Olive oil quality matters more than labels suggest

Olive oil quality matters more than labels suggest

Understanding grades, production methods, and freshness reveals why price differences exist and which bottles deliver actual health benefits

Olive oil labeling creates confusion that benefits producers more than consumers. Terms like extra virgin, virgin, and pure appear on bottles with little explanation of what separates them. The price range spans from budget to premium with unclear justification. Most shoppers grab whatever fits their budget, assuming oil is oil. The differences run deeper than marketing.

Production method determines olive oil quality before anything else. Extra virgin comes from the first cold pressing of olives, extracted mechanically without heat or chemicals. This preserves flavor compounds and beneficial nutrients. Virgin oil follows similar processes but with slightly lower quality standards. Everything labeled simply olive oil or pure has been refined, stripped of much that made it nutritious or flavorful in the first place.

Refined oils start as lower quality olives or oil that failed extra virgin standards. Processing removes defects along with most health benefits. These oils get mixed with small amounts of virgin oil for flavor, then sold at lower prices. They work fine for high-heat cooking but offer minimal nutritional value compared to extra virgin varieties.

Olive oil freshness impacts everything

Oil oxidizes over time. Light, heat, and air accelerate degradation. The beneficial compounds that make extra virgin oil valuable break down, losing both flavor and health properties. Harvest date matters as much as production method, yet most bottles don’t display this information clearly.

Europeans generally consume olive oil within a year of harvest. American bottles often sit on shelves far longer. The oil might technically be fine but has lost much of what made it worth buying. No regulation requires harvest date labeling in many markets. Consumers fly blind on freshness.

Dark glass bottles protect contents better than clear ones. Oil stored in transparent containers degrades faster from light exposure. The packaging choice signals whether producers care about quality or just appearance. Premium oils almost always come in dark glass. Cheap oils often use clear plastic that looks worse but costs less to produce and ship.

Why olive oil fraud persists

International olive oil trade operates with loose oversight. Different countries maintain different standards. Products labeled extra virgin in one market might not qualify elsewhere. Testing costs money. Enforcement requires resources. Many importers and retailers trust supplier claims without verification.

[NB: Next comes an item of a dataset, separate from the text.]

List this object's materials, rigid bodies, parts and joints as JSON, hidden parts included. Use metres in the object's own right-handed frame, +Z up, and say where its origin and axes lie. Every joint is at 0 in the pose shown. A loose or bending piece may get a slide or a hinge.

Adulteration happens more than industry admits. Lower-grade oils get mixed with small amounts of quality oil and sold at premium prices. Some bottles contain seed oils with added color and flavor. Laboratory testing can detect these frauds, but most consumers lack access to analysis. They trust labels that may not reflect contents.

Italy produces less olive oil than it exports. The math doesn’t work unless significant quantities come from elsewhere and get relabeled. Not all Italian olive oil originates in Italy. Country of origin labeling often refers to where bottling occurred rather than where olives grew. Spanish or Tunisian oil bottled in Italy becomes Italian oil in consumer perception.

What olive oil quality actually means

Real extra virgin oil tastes distinctive. Peppery, grassy, sometimes bitter notes indicate the presence of polyphenols and other compounds that provide health benefits. Smooth, bland oil lacks these attributes. Defects like rancidity, mustiness, or metallic flavors disqualify oil from extra virgin status, though they rarely prevent sale as lower grades.

Tasting helps identify quality better than reading labels. Good oil should have some bitterness or bite. It shouldn’t taste like nothing. Completely neutral flavor suggests heavy refining or degradation. If you can use it for everything with no impact on dish flavor, it probably offers minimal nutritional benefit.

Color means little. Olive oil ranges from deep green to golden yellow based on olive variety and processing. Neither shade indicates superior quality. Producers sometimes add chlorophyll for greener appearance that consumers associate with freshness. Judge oil by taste and aroma, not appearance.

Making olive oil choices

Buy smaller bottles more frequently rather than large containers that oxidize before use. Store away from heat and light. Use opened bottles within months. Save highest-quality oil for raw applications like dressings where you taste it directly. Cook with less expensive versions when high heat will destroy subtle flavors anyway.

Seek harvest dates and country of origin. Pay attention to price. Extremely cheap extra virgin oil raises questions about authenticity. Real production costs money. Prices below certain thresholds suggest compromised quality or misleading labels. Not all expensive oil is good, but good oil rarely comes cheap.

Understanding what separates great olive oil from mediocre versions helps navigate confusing marketing and make informed choices that affect both cooking results and health outcomes.